The Russia-Ukraine war has sent global markets into a tizzy, including that of Russia itself.
In an emergency move, the Central Bank of Russia today (Feb. 28) raised its benchmark interest rates to an unprecedented 20% from 9.5% earlier amid crippling sanctions from the West in retaliation against Moscow’s invasion of Ukraine.
The move was aimed at countering risks of further depreciation in rouble and hyperinflation. In a bid to support the rouble, the central bank also ordered companies to sell 80% of their foreign currency revenues.
This is the second rate hike by the Russian central bank in February, which takes borrowing costs to their highest level in 19 years.

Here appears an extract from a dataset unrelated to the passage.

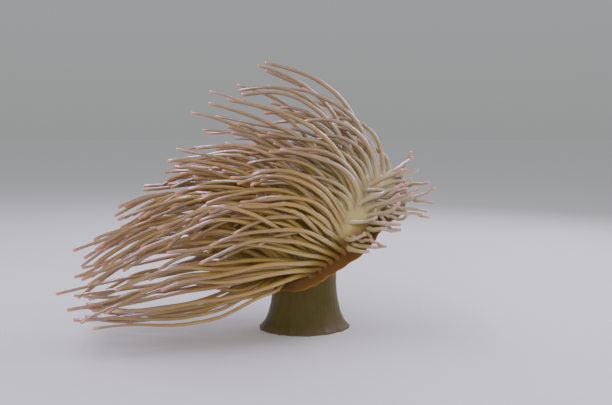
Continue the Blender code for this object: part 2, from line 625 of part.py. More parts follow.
def choose(lobes, lines, rad, lengths, flat, tree):
    """Grows an even, outline-keeping share of the tentacles on the lobes."""
    spare = []
    for n in range(len(flat)):
        if lines[n, :, 2].min() < 0.004:
            continue
        for lobe in lobes:
            if lobe.holds(*flat[n], rad[n, 0] * 1.05 + 0.0009):
                t = Tentacle(n, lines[n], rad[n], lengths[n], flat[n])
                off = []
                for p, r in zip(t.fine[14:], t.fine_r[14:]):
                    hit, nrm, _, dist = tree.find_nearest(Vector(p), 0.02)
                    if hit is not None:
                        off.append((Vector(p) - hit).dot(nrm) - r)
                if not off or min(off) > 0.0008:
                    t.lobe = lobe
                    spare.append(t)
    tips = np.array([t.tip for t in spare])
    want = []
    for k in range(24):
        a = k / 24 * 2 * math.pi
        for d in ((math.cos(a), 0, math.sin(a)), (0, math.cos(a), math.sin(a)), (math.cos(a), math.sin(a), 0)):
            best = int(np.argmax(tips @ np.array(d)))
            if best not in want:
                want.append(best)
    taken, spent = [], 0
    apart = np.full(len(spare), 1.0)
    roots3 = np.array([t.line[0] for t in spare])
    mids = np.array([t.fine[50] for t in spare])

    def take(k):
        nonlocal spent, apart
        t = spare[k]
        if any(not t.clear_of(spare[o], 0.0007) for o in taken):
            apart[k] = -1.0
            return
        taken.append(k)
        spent += t.cost
        d = np.linalg.norm(roots3 - roots3[k], axis=-1)
        d = d + 0.25 * np.linalg.norm(mids - mids[k], axis=-1) + 0.25 * np.linalg.norm(tips - tips[k], axis=-1)
        apart = np.where(apart < 0, apart, np.minimum(apart, d))
        apart[k] = -1.0

    for k in want:
        take(k)
    while spent < TENTACLE_FACES and apart.max() > 0:
        take(int(np.argmax(apart)))
    for k in taken:
        spare[k].lobe.grown.append(spare[k])
    return len(taken)


def main():
    olive = material("column_skin", (0.130, 0.100, 0.045), 0.55)
    sole = material("foot_skin", (0.095, 0.075, 0.040), 0.60)
    lip = material("lip_skin", (0.330, 0.270, 0.150), 0.40)
    near = material("inner_tentacle_skin", (0.330, 0.210, 0.105), 0.38, 0.2)
    far = material("outer_tentacle_skin", (0.290, 0.165, 0.080), 0.38, 0.2)
    body_solids(olive, sole)
    mouth_solid(lip)
    lobes = []
    step = SPOKES // INNER_LOBES
    for k in range(INNER_LOBES):
        lobes.append(Lobe(f"inner_lobe_{k + 1}", MOUTH_RHO, CUT_RHO, k * step, (k + 1) * step, False))
    step = SPOKES // OUTER_LOBES
    for k in range(OUTER_LOBES):
        lobes.append(Lobe(f"outer_lobe_{k + 1:02d}", CUT_RHO, 1.0, k * step, (k + 1) * step, True))
    tree = body_tree()
    lines, rad, lengths, lee, flat = animal()
    choose(lobes, lines, rad, lengths, flat, tree)
    for lobe in lobes:
        lobe.build(far if lobe.margin else near)


main()
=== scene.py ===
import math

import bpy
import numpy as np
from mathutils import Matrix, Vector
from mathutils.bvhtree import BVHTree
from mathutils.geometry import delaunay_2d_cdt


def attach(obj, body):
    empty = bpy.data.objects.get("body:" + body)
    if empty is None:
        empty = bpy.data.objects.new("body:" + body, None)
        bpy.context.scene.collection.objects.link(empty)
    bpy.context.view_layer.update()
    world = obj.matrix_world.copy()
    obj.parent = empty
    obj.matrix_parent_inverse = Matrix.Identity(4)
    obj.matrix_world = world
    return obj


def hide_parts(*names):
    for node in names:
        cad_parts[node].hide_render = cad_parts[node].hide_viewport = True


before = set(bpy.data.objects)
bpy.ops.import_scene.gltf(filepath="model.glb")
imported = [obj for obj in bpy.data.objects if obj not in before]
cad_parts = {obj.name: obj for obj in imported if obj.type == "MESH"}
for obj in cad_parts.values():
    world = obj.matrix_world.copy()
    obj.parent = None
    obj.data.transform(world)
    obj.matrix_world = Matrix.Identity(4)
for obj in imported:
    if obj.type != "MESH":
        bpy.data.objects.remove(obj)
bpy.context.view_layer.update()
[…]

“External conditions for the Russian economy have drastically changed,” it said in a statement, adding that the rate hike “will ensure a rise in deposit rates to levels needed to compensate for the increased depreciation (in rouble) and inflation risk.”
Wider implications
The wartime crisis in Russia has left people worrying that new Western sanctions will result in cash shortages and disruption in payments. The impact is not likely to be limited to Russian borders, analysts say.
“These sanctions from the West are likely to eventually hurt trade flows out of Russia (around 80% of FX transactions handled by Russian financial institutions are denominated in USD), which will also hurt the growth outlook of Russia’s key trading partners including Europe and lead to greater inflationary pressures and risk of stagflation, we think,” Nomura analysts wrote in a research note.
This view was echoed by the International Monetary Fund (IMF) well. An escalation in the conflict will drive up the energy and commodity prices, thereby keeping consumer prices elevated for longer, according to IMF deputy managing director Gita Gopinath.
The rouble tanked nearly 30% to a record low against the dollar before Russian markets opened.